Task to complete –
Repeat the lines below exactly as written, please, from the line with "mesh.shade_smooth()" to the line with "for node in", both lines included, and no others.

..........

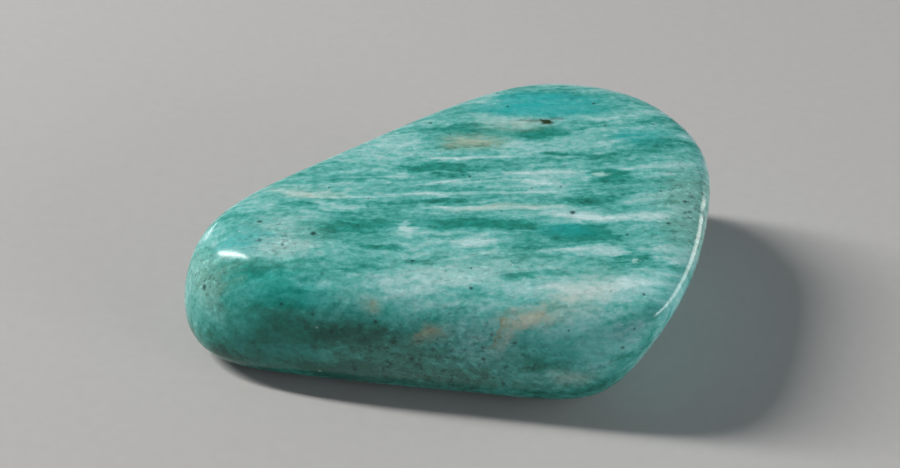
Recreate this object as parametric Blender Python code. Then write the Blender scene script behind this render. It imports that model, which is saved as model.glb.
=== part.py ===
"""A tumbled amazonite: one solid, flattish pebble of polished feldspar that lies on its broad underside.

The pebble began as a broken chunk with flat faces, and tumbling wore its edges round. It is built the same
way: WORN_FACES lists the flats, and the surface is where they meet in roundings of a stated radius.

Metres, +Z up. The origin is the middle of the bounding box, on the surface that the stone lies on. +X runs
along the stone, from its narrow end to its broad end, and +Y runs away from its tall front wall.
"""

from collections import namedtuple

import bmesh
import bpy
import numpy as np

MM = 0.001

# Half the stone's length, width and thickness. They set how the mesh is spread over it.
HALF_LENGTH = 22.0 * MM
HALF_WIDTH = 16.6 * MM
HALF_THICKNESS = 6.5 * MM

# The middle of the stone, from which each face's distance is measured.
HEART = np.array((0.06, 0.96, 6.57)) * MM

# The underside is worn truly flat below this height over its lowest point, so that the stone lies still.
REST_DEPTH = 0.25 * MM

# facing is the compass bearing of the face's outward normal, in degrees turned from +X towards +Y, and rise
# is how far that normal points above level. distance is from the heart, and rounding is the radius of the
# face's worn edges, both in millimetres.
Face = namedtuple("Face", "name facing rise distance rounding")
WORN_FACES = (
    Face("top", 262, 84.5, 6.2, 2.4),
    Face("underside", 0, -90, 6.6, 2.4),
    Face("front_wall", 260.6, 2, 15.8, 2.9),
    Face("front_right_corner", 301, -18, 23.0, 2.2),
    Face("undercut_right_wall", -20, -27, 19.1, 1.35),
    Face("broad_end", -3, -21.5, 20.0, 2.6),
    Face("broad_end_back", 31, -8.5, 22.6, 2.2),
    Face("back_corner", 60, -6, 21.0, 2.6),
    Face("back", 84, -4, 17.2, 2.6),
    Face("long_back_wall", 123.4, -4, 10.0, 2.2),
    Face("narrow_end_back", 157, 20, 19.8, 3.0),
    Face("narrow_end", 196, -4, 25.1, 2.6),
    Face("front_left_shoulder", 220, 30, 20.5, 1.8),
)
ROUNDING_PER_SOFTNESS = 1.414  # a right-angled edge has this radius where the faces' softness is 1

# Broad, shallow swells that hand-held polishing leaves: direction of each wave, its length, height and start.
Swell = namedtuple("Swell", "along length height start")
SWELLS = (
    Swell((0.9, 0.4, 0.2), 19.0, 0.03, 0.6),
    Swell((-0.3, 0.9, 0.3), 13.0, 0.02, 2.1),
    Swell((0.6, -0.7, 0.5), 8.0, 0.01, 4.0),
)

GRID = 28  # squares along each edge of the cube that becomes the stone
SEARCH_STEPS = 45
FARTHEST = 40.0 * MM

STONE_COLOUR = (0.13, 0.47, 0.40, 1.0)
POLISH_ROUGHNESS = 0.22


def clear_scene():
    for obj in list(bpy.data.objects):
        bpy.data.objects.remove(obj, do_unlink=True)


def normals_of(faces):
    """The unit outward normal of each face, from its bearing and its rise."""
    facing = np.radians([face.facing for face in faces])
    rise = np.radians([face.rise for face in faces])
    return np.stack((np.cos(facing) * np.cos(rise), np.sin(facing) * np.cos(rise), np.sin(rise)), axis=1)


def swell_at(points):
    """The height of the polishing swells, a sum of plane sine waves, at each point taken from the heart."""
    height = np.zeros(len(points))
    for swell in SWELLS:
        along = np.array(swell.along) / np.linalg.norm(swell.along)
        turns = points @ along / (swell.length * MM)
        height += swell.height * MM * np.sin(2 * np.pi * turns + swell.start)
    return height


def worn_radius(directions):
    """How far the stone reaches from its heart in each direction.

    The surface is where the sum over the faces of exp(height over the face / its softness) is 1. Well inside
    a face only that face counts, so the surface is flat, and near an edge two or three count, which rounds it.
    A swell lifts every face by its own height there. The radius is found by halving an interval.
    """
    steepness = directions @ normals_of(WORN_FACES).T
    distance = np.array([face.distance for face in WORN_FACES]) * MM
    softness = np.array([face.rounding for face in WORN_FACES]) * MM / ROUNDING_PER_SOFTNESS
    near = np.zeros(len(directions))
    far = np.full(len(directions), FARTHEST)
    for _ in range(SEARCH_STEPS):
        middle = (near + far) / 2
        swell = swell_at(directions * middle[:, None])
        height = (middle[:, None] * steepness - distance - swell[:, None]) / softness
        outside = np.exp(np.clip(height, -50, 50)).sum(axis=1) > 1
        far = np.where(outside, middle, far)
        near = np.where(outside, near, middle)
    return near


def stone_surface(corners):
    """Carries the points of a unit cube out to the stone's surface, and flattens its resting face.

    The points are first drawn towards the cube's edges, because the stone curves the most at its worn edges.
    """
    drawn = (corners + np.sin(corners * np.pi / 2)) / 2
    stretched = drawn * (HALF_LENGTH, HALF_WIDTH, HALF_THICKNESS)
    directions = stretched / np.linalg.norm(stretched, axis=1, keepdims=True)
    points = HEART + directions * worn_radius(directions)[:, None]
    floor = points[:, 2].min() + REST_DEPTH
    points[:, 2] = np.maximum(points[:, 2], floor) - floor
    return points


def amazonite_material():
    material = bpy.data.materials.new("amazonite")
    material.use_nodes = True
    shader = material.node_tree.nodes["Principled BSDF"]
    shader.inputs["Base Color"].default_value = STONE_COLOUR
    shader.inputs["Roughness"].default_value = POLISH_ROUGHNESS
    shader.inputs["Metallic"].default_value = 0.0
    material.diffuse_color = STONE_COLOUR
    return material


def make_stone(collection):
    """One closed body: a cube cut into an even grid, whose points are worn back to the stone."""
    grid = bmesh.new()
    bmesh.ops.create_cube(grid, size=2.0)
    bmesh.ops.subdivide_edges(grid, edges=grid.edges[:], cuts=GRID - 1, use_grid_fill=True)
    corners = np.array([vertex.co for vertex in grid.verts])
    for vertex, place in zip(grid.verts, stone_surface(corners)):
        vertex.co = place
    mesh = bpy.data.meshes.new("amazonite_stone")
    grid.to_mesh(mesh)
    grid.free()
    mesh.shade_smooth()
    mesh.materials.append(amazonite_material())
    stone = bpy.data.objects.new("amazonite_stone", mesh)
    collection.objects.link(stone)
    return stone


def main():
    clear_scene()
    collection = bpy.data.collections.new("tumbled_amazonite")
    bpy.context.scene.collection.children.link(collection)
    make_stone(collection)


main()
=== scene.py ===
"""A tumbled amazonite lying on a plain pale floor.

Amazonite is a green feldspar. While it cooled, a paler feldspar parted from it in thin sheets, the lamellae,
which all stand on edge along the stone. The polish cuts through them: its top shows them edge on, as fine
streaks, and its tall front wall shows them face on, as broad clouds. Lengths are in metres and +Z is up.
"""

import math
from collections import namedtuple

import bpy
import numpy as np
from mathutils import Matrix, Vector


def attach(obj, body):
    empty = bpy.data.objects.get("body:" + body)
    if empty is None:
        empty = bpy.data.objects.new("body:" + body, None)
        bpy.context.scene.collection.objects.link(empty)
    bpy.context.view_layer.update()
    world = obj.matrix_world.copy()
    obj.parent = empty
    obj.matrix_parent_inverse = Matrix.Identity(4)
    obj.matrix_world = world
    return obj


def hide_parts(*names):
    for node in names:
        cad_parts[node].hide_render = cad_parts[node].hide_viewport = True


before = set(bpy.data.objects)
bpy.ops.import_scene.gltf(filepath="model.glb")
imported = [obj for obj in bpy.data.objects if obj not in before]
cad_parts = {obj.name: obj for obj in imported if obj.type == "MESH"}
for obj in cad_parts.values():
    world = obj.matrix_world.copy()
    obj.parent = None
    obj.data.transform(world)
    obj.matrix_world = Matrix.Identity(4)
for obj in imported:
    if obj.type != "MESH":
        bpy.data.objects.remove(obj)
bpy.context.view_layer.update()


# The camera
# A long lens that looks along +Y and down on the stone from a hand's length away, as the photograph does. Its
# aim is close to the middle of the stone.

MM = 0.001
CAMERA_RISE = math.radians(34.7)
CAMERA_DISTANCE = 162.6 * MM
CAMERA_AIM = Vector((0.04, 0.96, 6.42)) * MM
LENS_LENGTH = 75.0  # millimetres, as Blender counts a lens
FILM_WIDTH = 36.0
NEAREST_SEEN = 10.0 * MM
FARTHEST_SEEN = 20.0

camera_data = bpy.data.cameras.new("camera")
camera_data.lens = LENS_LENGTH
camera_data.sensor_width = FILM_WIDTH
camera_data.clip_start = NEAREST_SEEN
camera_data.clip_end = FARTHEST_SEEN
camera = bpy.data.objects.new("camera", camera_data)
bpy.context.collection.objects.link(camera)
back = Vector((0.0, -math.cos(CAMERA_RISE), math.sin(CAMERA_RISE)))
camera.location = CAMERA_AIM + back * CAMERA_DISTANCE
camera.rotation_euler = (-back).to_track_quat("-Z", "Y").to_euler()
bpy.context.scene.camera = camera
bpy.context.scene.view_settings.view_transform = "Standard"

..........

Exercise result –
    mesh.shade_smooth()
    mesh.materials.append(amazonite_material())
    stone = bpy.data.objects.new("amazonite_stone", mesh)
    collection.objects.link(stone)
    return stone


def main():
    clear_scene()
    collection = bpy.data.collections.new("tumbled_amazonite")
    bpy.context.scene.collection.children.link(collection)
    make_stone(collection)


main()
=== scene.py ===
"""A tumbled amazonite lying on a plain pale floor.

Amazonite is a green feldspar. While it cooled, a paler feldspar parted from it in thin sheets, the lamellae,
which all stand on edge along the stone. The polish cuts through them: its top shows them edge on, as fine
streaks, and its tall front wall shows them face on, as broad clouds. Lengths are in metres and +Z is up.
"""

import math
from collections import namedtuple

import bpy
import numpy as np
from mathutils import Matrix, Vector


def attach(obj, body):
    empty = bpy.data.objects.get("body:" + body)
    if empty is None:
        empty = bpy.data.objects.new("body:" + body, None)
        bpy.context.scene.collection.objects.link(empty)
    bpy.context.view_layer.update()
    world = obj.matrix_world.copy()
    obj.parent = empty
    obj.matrix_parent_inverse = Matrix.Identity(4)
    obj.matrix_world = world
    return obj


def hide_parts(*names):
    for node in names:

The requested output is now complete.